:: JOB ::
Return the complete listing that follows, with each line reproduced exactly.

========================================

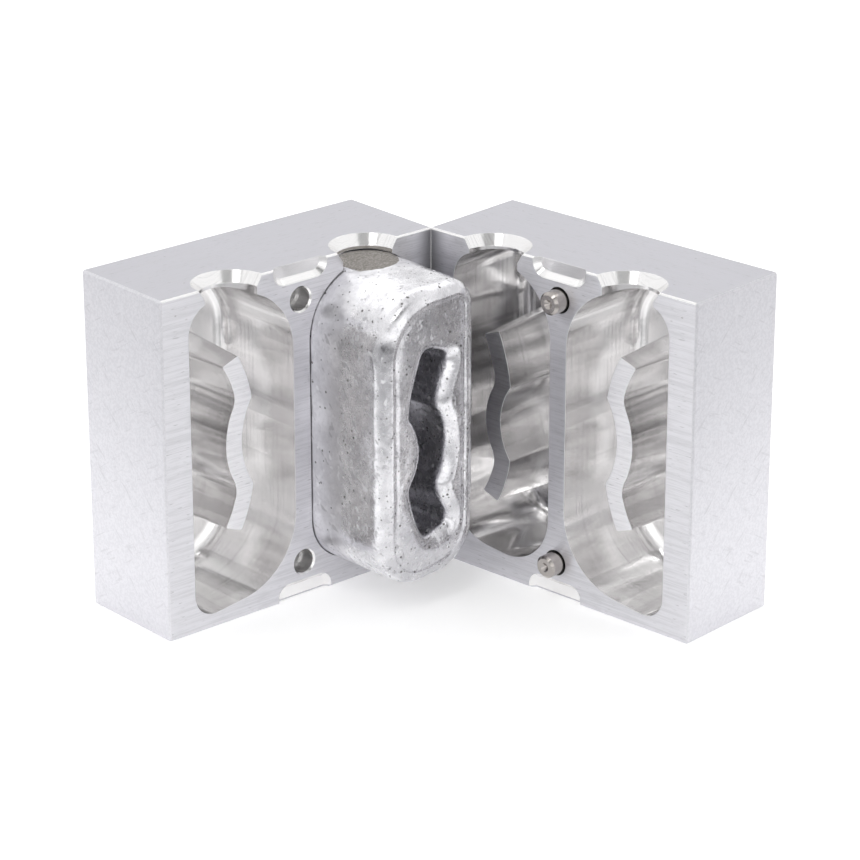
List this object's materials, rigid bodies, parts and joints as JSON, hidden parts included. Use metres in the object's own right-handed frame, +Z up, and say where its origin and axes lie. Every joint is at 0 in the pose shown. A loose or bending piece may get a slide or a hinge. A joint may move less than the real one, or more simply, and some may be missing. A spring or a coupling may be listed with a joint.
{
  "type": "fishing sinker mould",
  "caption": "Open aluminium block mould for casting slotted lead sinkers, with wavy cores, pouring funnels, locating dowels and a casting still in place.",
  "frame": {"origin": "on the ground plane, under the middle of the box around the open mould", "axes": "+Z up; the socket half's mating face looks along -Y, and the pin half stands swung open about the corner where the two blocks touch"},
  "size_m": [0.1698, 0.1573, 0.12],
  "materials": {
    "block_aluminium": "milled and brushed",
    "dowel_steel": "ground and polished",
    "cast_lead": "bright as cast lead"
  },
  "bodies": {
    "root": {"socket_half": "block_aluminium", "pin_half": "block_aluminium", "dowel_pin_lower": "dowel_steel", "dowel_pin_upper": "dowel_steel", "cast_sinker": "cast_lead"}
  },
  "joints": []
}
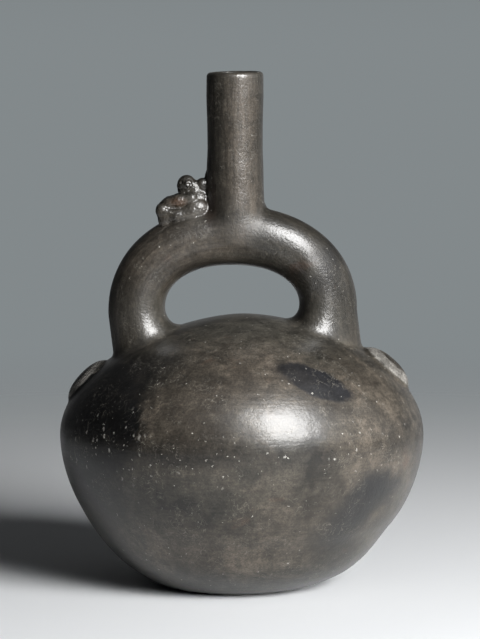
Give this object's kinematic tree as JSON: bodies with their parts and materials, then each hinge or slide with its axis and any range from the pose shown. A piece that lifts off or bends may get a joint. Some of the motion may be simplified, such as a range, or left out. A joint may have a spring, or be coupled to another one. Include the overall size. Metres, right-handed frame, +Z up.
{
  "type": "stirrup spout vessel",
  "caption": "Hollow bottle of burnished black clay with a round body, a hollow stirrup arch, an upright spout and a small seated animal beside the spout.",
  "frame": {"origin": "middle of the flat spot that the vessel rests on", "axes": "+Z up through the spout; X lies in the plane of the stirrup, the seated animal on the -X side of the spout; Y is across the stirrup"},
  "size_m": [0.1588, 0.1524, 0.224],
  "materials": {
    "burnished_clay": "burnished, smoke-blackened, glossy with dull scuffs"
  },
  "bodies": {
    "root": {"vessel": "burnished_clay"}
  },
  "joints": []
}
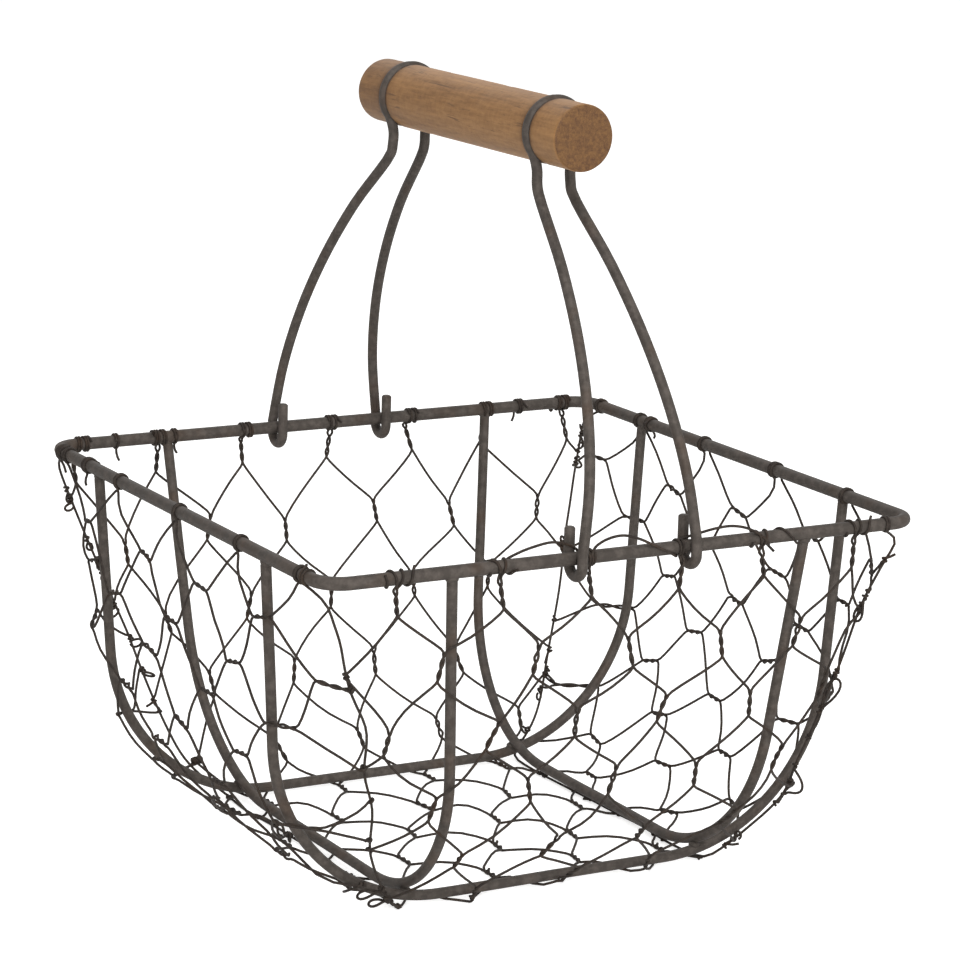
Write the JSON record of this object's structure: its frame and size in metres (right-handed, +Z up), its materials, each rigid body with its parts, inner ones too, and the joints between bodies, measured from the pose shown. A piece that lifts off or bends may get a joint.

========================================

:: EXERCISE RESPONSE ::
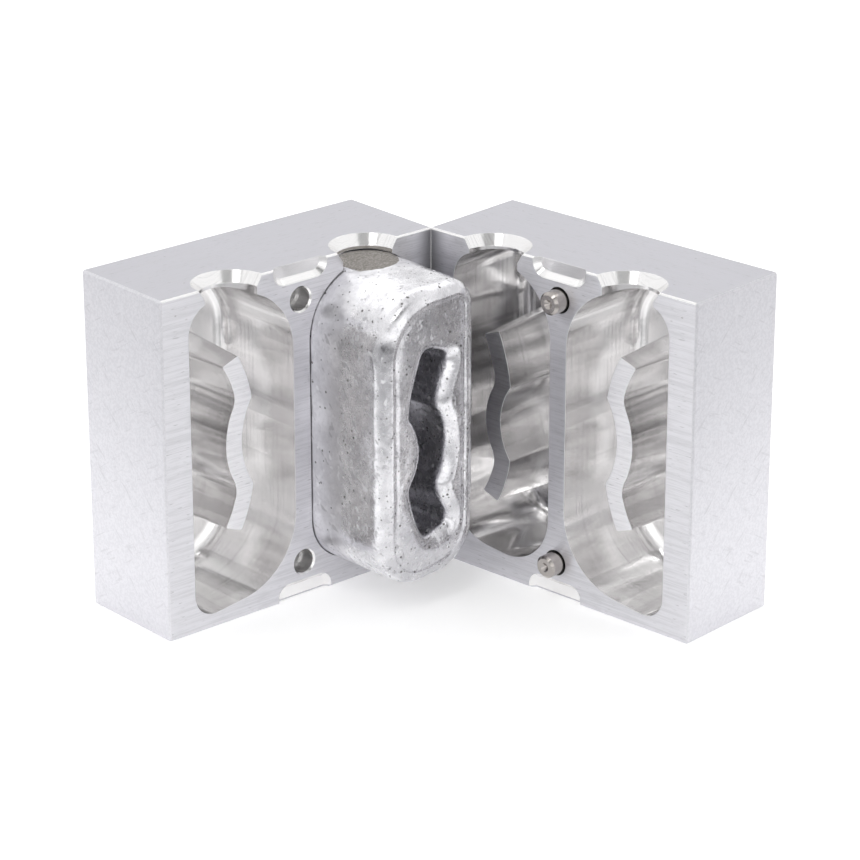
List this object's materials, rigid bodies, parts and joints as JSON, hidden parts included. Use metres in the object's own right-handed frame, +Z up, and say where its origin and axes lie. Every joint is at 0 in the pose shown. A loose or bending piece may get a slide or a hinge. A joint may move less than the real one, or more simply, and some may be missing. A spring or a coupling may be listed with a joint.
{
  "type": "fishing sinker mould",
  "caption": "Open aluminium block mould for casting slotted lead sinkers, with wavy cores, pouring funnels, locating dowels and a casting still in place.",
  "frame": {"origin": "on the ground plane, under the middle of the box around the open mould", "axes": "+Z up; the socket half's mating face looks along -Y, and the pin half stands swung open about the corner where the two blocks touch"},
  "size_m": [0.1698, 0.1573, 0.12],
  "materials": {
    "block_aluminium": "milled and brushed",
    "dowel_steel": "ground and polished",
    "cast_lead": "bright as cast lead"
  },
  "bodies": {
    "root": {"socket_half": "block_aluminium", "pin_half": "block_aluminium", "dowel_pin_lower": "dowel_steel", "dowel_pin_upper": "dowel_steel", "cast_sinker": "cast_lead"}
  },
  "joints": []
}
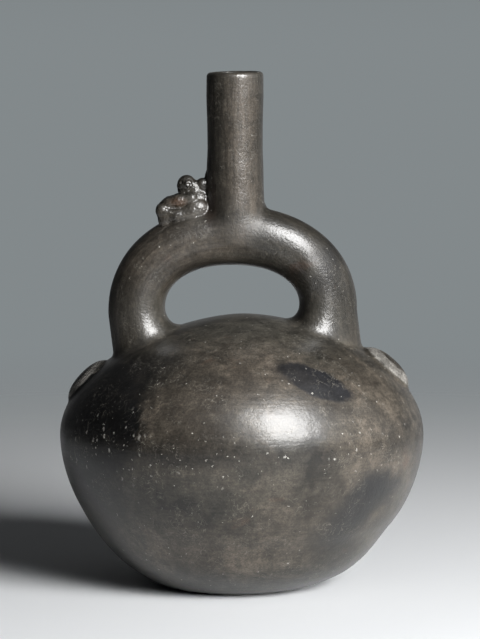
Give this object's kinematic tree as JSON: bodies with their parts and materials, then each hinge or slide with its axis and any range from the pose shown. A piece that lifts off or bends may get a joint. Some of the motion may be simplified, such as a range, or left out. A joint may have a spring, or be coupled to another one. Include the overall size. Metres, right-handed frame, +Z up.
{
  "type": "stirrup spout vessel",
  "caption": "Hollow bottle of burnished black clay with a round body, a hollow stirrup arch, an upright spout and a small seated animal beside the spout.",
  "frame": {"origin": "middle of the flat spot that the vessel rests on", "axes": "+Z up through the spout; X lies in the plane of the stirrup, the seated animal on the -X side of the spout; Y is across the stirrup"},
  "size_m": [0.1588, 0.1524, 0.224],
  "materials": {
    "burnished_clay": "burnished, smoke-blackened, glossy with dull scuffs"
  },
  "bodies": {
    "root": {"vessel": "burnished_clay"}
  },
  "joints": []
}
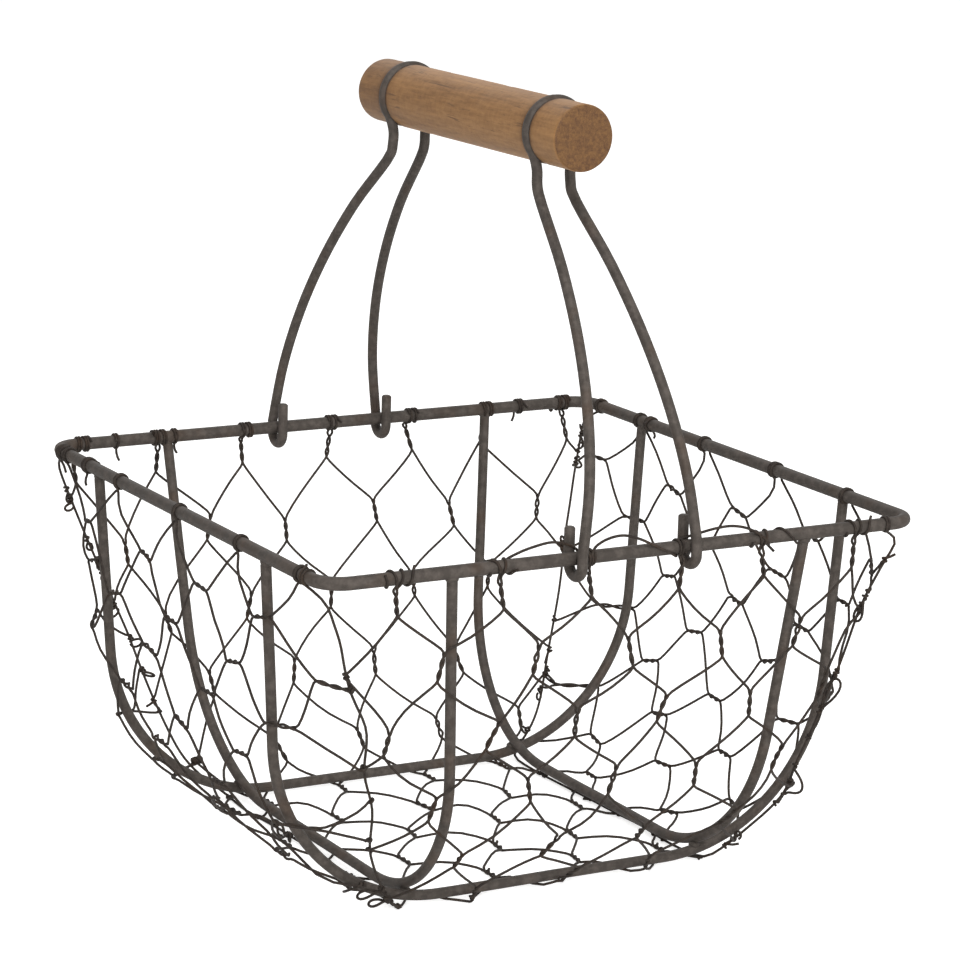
Write the JSON record of this object's structure: its frame and size in metres (right-handed, +Z up), its materials, each rigid body with its parts, inner ones too, and the joints between bodies, measured from the pose shown. A piece that lifts off or bends may get a joint.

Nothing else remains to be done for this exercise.